En medio de todo esto, la clase política no discute medidas urgentes para enfrentar la crisis, sino más bien pequeñas dosis de prevención para que el control social no se salga de su cauce; tampoco discute si el capitalismo es o no mejor porque para ellos es un mal necesario. El Estado sabe que ante una crisis económica no hay mucho qué hacer, porque las reglas están dadas y las determina el mercado no la política. Bajo este panorama, los procesos democráticos son una necesidad de hacer copartícipes a los ciudadanos en las decisiones públicas, pero no para abonar una solución a la crisis. La democracia no resuelve el nivel de vida de las personas, sólo garantiza la confianza de que el Estado no desaparecerá.

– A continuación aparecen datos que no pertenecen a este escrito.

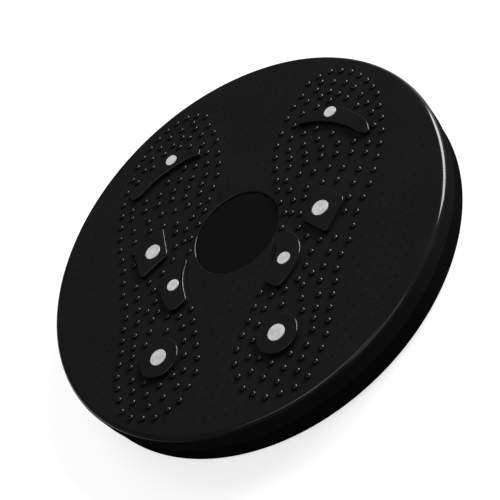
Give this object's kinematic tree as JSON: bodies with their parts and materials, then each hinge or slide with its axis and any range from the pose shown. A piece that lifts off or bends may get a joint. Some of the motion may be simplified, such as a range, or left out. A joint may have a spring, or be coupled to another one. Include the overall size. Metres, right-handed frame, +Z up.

Las crisis administran al Estado y lo llevan al extremo de cambiar de rumbo cualquier política pública. En esa ambivalencia, capitalismo y socialismo se corresponden porque lo que más les interesa es seguir bajo el mismo pacto, al fin y al cabo saben que nadie se atreverá a discutir un orden ideológico dado cuando esté siempre en peligro su propia sobrevivencia. Por ello, las luchas del Estado en contra de la inseguridad son una necesidad que eleva también el estado de necesidad de los individuos, es decir, ante el miedo, nadie discutirá si el gobernante acierta o se equivoca o, lo que es peor, si el estado restringe libertades fundamentales.